En tant que rapporteur pour avis du budget des sports au Sénat, je me prépare aux éternels débats sur les dotations dédiées, la loi Buffet, la taxe sur les droits télévisuels ou sur les paris gérés par La Française des jeux. Une fois encore, nous tâcherons de solliciter davantage les paris sportifs en ligne, qui connaissent une nouvelle envolée du fait de la Coupe du monde de rugby. Il me paraît donc important d'augmenter leur contribution, car les paris sportifs n'existeraient pas sans le sport et sans les bénévoles.
Je suis également d'avis que le moment est venu de réfléchir à un statut du bénévole. Cette proposition est soulevée depuis une trentaine d'années. J'appelle donc au lancement d'états généraux ou d'assises nationales consacrées au bénévolat sportif.

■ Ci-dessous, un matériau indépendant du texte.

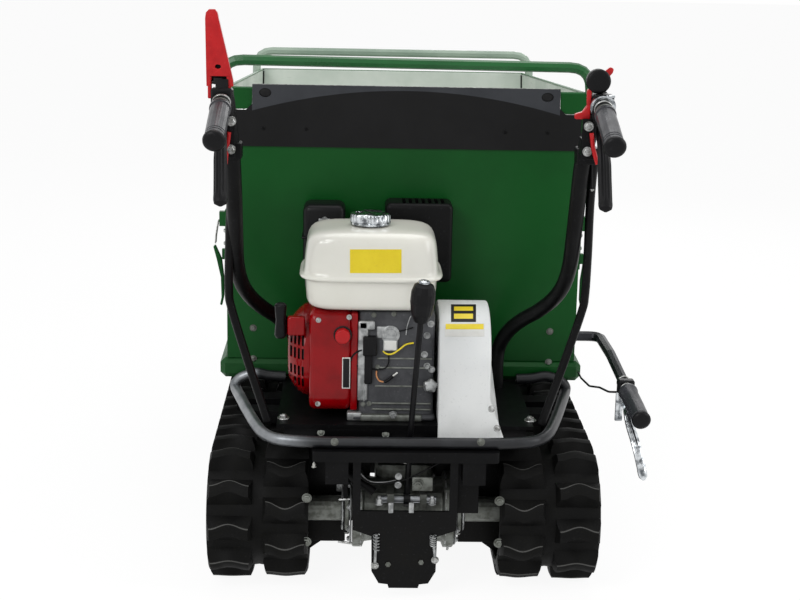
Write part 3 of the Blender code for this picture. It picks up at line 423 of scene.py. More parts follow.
def finished(piece):  # modifiers into the mesh
    bpy.context.view_layer.update()
    view = bpy.context.evaluated_depsgraph_get()
    mesh = bpy.data.meshes.new_from_object(piece.evaluated_get(view))
    piece.modifiers.clear()
    old = piece.data
    piece.data = mesh
    bpy.data.meshes.remove(old)
    return piece


def joined(name, pieces):
    # several pieces into one mesh; materials keep their faces
    bm = bmesh.new()
    mesh = bpy.data.meshes.new(name)
    edgeHighlights = []
    for piece in pieces:
        start = len(bm.faces)
        # the painted edge highlight mask rides along with each piece
        held = piece.data.attributes.get("rim")
        edgeHighlights += [item.value for item in held.data] if held else [0.0] * len(piece.data.vertices)
        bm.from_mesh(piece.data)
        bm.faces.ensure_lookup_table()
        for surface in piece.data.materials:
            if surface.name not in mesh.materials:
                mesh.materials.append(surface)
        places = [mesh.materials.find(m.name) for m in piece.data.materials]
        for face in bm.faces[start:]:
            face.material_index = places[face.material_index]
    asMesh(bm, mesh)
    if any(edgeHighlights):
        layer = mesh.attributes.get("rim") or mesh.attributes.new("rim", "FLOAT", "POINT")
        layer.data.foreach_set("value", edgeHighlights)
    for piece in pieces:
        bpy.data.objects.remove(piece, do_unlink=True)
    return newPiece(name, mesh)


def turned(name, profile, start, axis, finish, steps=48, ripple=None):
    # profile of (along, radius) turned about axis from start, closed at both ends
    axis = Vector(axis).normalized()
    side = axis.orthogonal().normalized()
    other = axis.cross(side)
    points = []
    for along, radius in profile:
        for step in range(steps):
            angle = math.tau * step / steps
            r = radius * (ripple(angle, along) if ripple else 1.0)
            points.append(Vector(start) + axis * along + (side * math.cos(angle)
                    + other * math.sin(angle)) * r)
    return meshPiece(name, points, ringFaces(len(profile), steps), finish)


def smoothRoute(route, steps=8):
    # Catmull-Rom through the points
    route = [Vector(p) for p in route]
    ends = [route[0] * 2 - route[1], *route, route[-1] * 2 - route[-2]]
    made = []
    for a, b, c, d in zip(ends, ends[1:], ends[2:], ends[3:]):
        for step in range(steps):
            t = step / steps
            made.append(0.5 * ((2 * b) + (c - a) * t + (2 * a - 5 * b + 4 * c - d) * t * t
                    + (3 * b - a - 3 * c + d) * t ** 3))
    return made + [route[-1]]


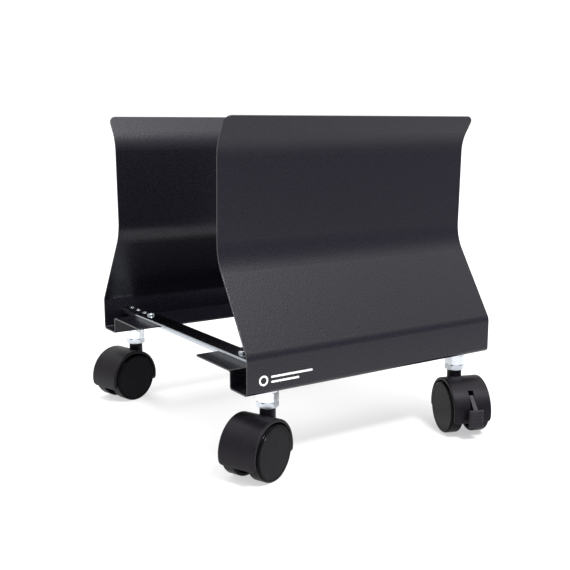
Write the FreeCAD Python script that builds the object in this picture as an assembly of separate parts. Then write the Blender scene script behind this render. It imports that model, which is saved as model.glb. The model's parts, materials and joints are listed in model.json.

Nous avons d'autant plus besoin de gouvernance apaisée et transparente que le mouvement sportif est traversé, depuis quelques années, par un foisonnement d'initiatives dans la santé, l'éducation ou le sport en entreprise. Devant ces avancées, il est bon de répondre par la stabilité et la responsabilité de la gouvernance sportive. Étant très attaché à la notion de service public du sport de la République, je ne peux que plaider pour une gouvernance sportive plus sereine dans notre pays.